◆ **Written instruction**:
Every line in the listing below from the one with "handset_upper_shell();" through the one with "obj.parent = None" is to be reproduced exactly, both ends included; leave out the rest.

________

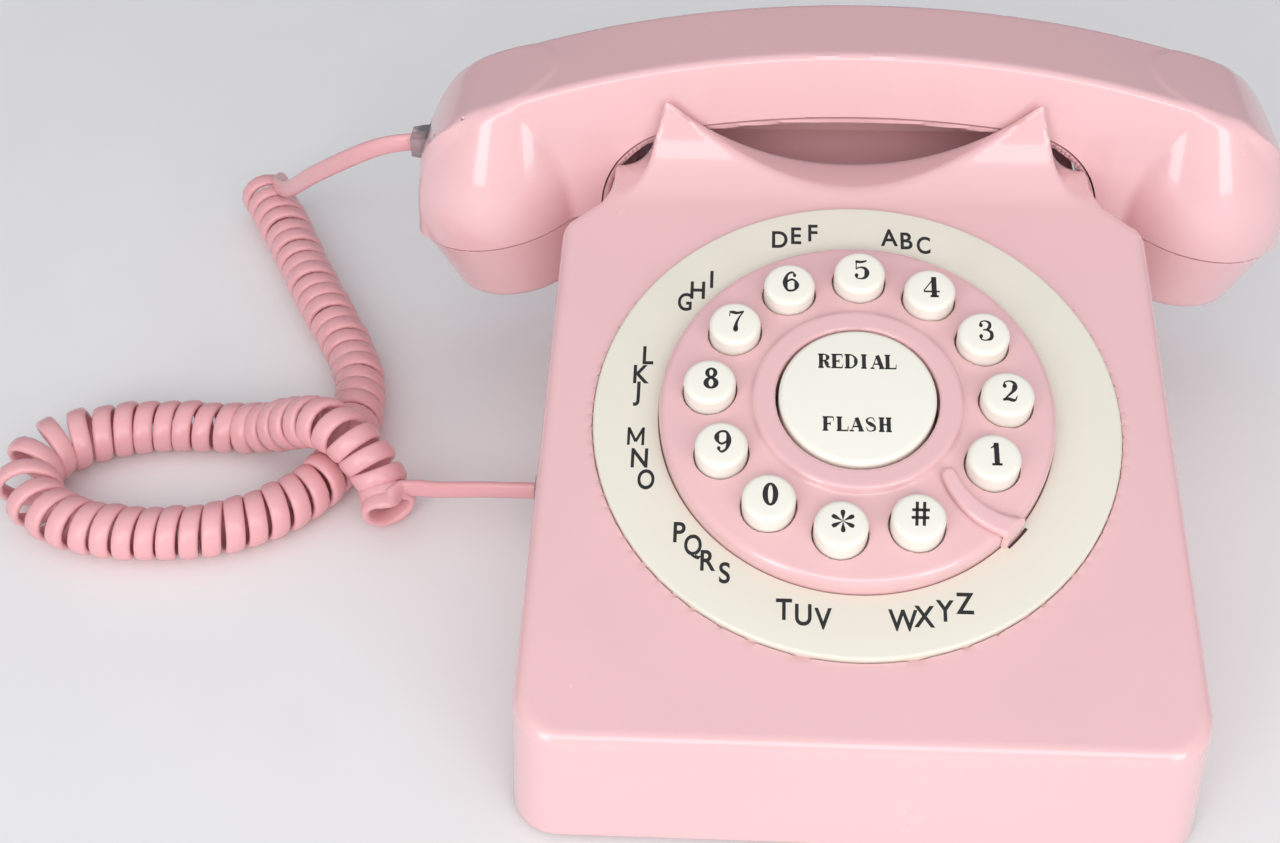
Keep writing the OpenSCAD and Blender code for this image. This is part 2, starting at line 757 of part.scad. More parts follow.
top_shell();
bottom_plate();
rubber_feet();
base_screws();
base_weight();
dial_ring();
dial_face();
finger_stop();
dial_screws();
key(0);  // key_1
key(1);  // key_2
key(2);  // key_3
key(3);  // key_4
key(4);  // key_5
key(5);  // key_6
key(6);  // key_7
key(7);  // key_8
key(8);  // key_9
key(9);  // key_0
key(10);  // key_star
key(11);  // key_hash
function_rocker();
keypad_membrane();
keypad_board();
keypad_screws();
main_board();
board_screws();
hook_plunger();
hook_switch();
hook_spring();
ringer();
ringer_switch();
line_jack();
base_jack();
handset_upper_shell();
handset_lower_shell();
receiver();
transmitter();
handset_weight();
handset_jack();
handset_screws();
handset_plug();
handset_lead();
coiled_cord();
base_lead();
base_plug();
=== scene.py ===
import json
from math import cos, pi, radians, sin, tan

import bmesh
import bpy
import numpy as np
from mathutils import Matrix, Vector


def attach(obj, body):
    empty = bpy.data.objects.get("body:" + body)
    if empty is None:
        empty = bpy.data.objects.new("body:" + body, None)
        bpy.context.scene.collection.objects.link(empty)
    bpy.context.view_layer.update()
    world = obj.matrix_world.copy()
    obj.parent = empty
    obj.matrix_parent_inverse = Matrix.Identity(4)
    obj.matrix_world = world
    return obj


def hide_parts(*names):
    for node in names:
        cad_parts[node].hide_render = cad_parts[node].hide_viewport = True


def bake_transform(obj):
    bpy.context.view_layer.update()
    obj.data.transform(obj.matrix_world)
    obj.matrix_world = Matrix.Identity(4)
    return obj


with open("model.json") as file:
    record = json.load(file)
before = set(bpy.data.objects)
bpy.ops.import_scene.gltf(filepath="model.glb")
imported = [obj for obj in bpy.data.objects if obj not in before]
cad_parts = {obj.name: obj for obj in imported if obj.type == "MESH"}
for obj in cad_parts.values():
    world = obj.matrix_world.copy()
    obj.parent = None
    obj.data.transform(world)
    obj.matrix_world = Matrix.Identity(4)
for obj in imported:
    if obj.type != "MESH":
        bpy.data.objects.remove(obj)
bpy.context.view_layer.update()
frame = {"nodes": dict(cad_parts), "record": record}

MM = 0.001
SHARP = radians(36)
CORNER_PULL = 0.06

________

◆ **In response**:
handset_upper_shell();
handset_lower_shell();
receiver();
transmitter();
handset_weight();
handset_jack();
handset_screws();
handset_plug();
handset_lead();
coiled_cord();
base_lead();
base_plug();
=== scene.py ===
import json
from math import cos, pi, radians, sin, tan

import bmesh
import bpy
import numpy as np
from mathutils import Matrix, Vector


def attach(obj, body):
    empty = bpy.data.objects.get("body:" + body)
    if empty is None:
        empty = bpy.data.objects.new("body:" + body, None)
        bpy.context.scene.collection.objects.link(empty)
    bpy.context.view_layer.update()
    world = obj.matrix_world.copy()
    obj.parent = empty
    obj.matrix_parent_inverse = Matrix.Identity(4)
    obj.matrix_world = world
    return obj


def hide_parts(*names):
    for node in names:
        cad_parts[node].hide_render = cad_parts[node].hide_viewport = True


def bake_transform(obj):
    bpy.context.view_layer.update()
    obj.data.transform(obj.matrix_world)
    obj.matrix_world = Matrix.Identity(4)
    return obj


with open("model.json") as file:
    record = json.load(file)
before = set(bpy.data.objects)
bpy.ops.import_scene.gltf(filepath="model.glb")
imported = [obj for obj in bpy.data.objects if obj not in before]
cad_parts = {obj.name: obj for obj in imported if obj.type == "MESH"}
for obj in cad_parts.values():
    world = obj.matrix_world.copy()
    obj.parent = None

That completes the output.